> _DESCRIPTION OF THE TASK_: Quote every line from the top of the listing down to and including the line that contains "with mineral wool.".
[START OF DATASET RECORDS]
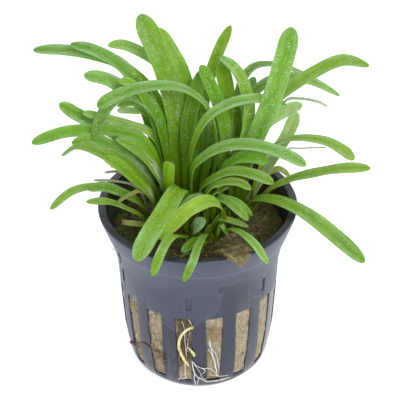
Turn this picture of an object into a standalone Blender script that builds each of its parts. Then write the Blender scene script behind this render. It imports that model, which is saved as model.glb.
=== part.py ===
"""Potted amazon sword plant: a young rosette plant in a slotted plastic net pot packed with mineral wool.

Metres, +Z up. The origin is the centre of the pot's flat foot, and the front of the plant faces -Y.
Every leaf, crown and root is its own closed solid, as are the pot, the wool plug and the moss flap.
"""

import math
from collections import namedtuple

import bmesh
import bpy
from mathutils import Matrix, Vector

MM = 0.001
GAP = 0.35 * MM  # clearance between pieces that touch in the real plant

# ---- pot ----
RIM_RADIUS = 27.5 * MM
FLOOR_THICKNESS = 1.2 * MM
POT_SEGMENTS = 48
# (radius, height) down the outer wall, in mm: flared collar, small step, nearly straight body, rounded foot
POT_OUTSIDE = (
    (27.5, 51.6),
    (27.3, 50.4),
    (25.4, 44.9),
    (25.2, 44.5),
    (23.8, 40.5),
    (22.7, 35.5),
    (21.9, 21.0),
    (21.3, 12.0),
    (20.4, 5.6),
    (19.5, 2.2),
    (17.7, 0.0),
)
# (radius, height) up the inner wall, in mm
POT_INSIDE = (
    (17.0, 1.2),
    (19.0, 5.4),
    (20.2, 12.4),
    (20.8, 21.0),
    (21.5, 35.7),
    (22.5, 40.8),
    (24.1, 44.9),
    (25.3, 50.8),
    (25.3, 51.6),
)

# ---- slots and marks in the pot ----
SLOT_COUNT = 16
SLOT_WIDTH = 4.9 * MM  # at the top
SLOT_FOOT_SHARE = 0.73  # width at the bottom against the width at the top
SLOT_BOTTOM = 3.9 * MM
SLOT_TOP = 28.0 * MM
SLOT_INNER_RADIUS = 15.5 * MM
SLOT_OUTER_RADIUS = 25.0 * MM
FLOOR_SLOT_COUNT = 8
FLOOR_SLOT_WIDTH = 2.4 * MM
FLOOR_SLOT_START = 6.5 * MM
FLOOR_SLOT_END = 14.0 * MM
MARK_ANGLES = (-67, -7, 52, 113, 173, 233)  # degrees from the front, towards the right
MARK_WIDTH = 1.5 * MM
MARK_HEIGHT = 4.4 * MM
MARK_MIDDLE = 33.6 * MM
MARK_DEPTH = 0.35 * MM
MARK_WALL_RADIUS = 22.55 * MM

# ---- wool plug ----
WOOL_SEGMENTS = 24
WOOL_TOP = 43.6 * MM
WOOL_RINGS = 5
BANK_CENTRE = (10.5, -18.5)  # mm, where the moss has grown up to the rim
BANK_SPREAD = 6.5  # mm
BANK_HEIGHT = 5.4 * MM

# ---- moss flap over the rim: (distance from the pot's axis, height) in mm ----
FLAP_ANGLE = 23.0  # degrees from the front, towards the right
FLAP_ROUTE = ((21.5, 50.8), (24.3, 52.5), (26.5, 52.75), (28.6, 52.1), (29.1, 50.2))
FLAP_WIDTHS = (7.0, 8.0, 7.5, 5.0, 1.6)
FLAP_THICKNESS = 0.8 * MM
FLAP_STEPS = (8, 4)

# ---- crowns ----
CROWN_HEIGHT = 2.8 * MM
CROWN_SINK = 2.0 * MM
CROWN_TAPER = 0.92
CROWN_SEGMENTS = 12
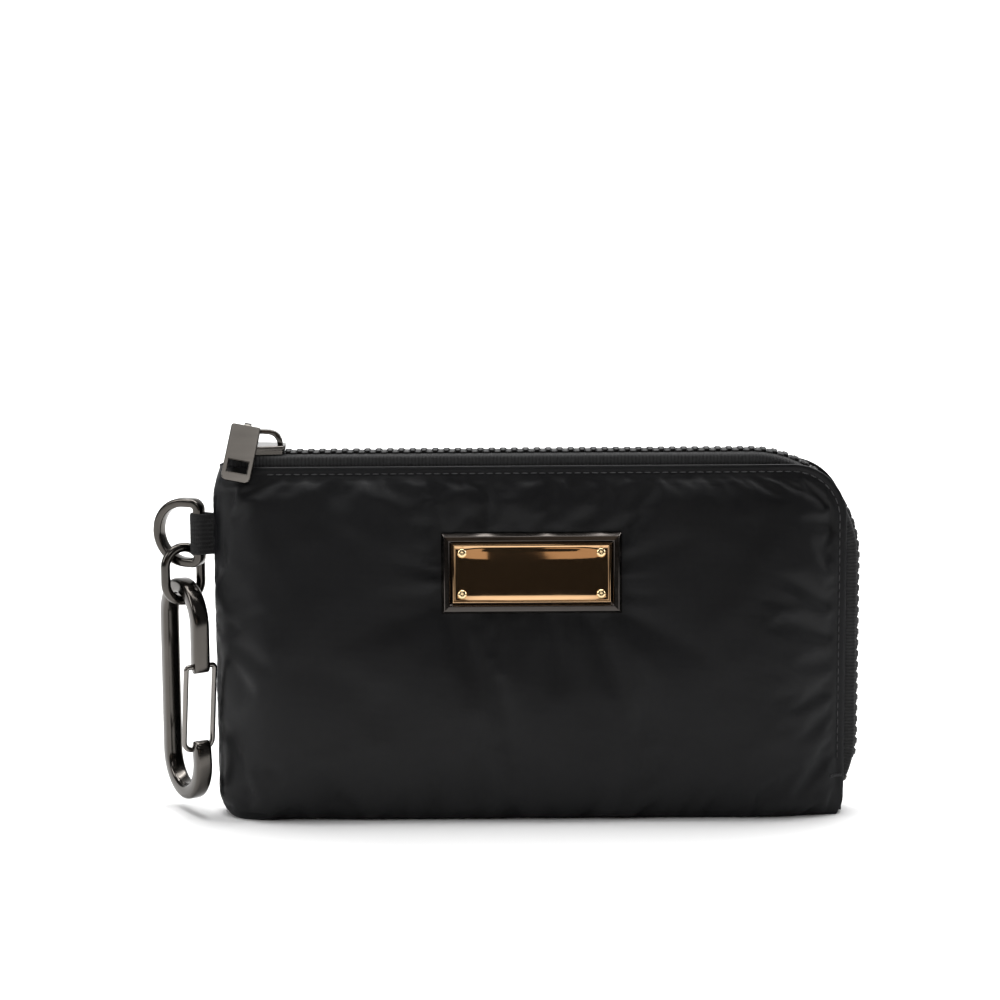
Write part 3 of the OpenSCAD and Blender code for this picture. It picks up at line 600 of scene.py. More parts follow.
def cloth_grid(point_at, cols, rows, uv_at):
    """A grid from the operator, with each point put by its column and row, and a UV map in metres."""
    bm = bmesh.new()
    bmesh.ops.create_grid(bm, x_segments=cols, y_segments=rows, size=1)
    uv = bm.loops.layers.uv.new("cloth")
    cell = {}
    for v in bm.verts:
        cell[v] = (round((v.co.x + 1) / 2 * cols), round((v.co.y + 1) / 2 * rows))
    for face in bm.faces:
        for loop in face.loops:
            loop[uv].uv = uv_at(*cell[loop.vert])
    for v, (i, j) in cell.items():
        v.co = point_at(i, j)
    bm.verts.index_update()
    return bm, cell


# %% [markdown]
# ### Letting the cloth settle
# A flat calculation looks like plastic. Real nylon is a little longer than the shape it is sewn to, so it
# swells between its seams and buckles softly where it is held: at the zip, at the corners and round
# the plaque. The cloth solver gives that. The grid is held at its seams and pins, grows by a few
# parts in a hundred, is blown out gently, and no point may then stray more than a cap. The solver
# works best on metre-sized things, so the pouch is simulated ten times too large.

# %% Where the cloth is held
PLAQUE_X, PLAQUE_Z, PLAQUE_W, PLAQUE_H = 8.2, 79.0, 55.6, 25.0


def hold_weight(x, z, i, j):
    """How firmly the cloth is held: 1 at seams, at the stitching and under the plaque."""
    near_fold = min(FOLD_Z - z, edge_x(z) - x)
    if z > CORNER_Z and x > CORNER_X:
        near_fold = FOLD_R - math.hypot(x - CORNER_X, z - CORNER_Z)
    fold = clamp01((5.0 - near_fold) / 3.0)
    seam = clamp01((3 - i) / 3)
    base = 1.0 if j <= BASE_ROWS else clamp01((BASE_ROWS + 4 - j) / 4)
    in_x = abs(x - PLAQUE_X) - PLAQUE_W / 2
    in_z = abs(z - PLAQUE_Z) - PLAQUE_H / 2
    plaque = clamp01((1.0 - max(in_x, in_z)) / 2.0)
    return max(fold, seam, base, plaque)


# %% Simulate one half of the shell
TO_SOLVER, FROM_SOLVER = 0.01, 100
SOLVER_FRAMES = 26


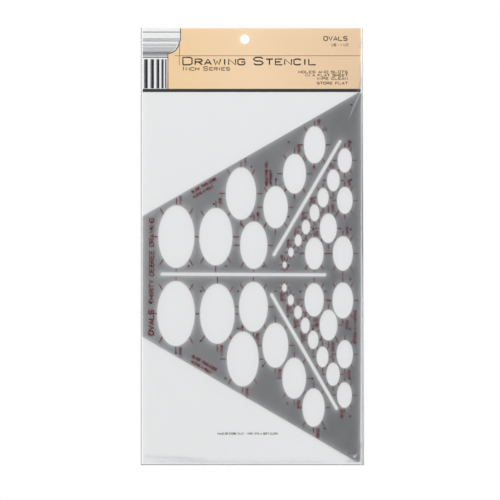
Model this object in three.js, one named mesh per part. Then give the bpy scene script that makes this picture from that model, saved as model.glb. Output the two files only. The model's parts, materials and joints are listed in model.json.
[END OF DATASET RECORDS]
> _RIGHT ANSWER_:
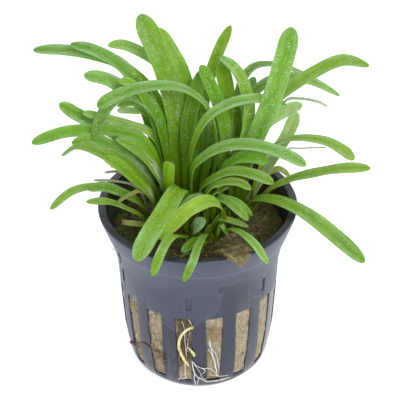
Turn this picture of an object into a standalone Blender script that builds each of its parts. Then write the Blender scene script behind this render. It imports that model, which is saved as model.glb.
=== part.py ===
"""Potted amazon sword plant: a young rosette plant in a slotted plastic net pot packed with mineral wool.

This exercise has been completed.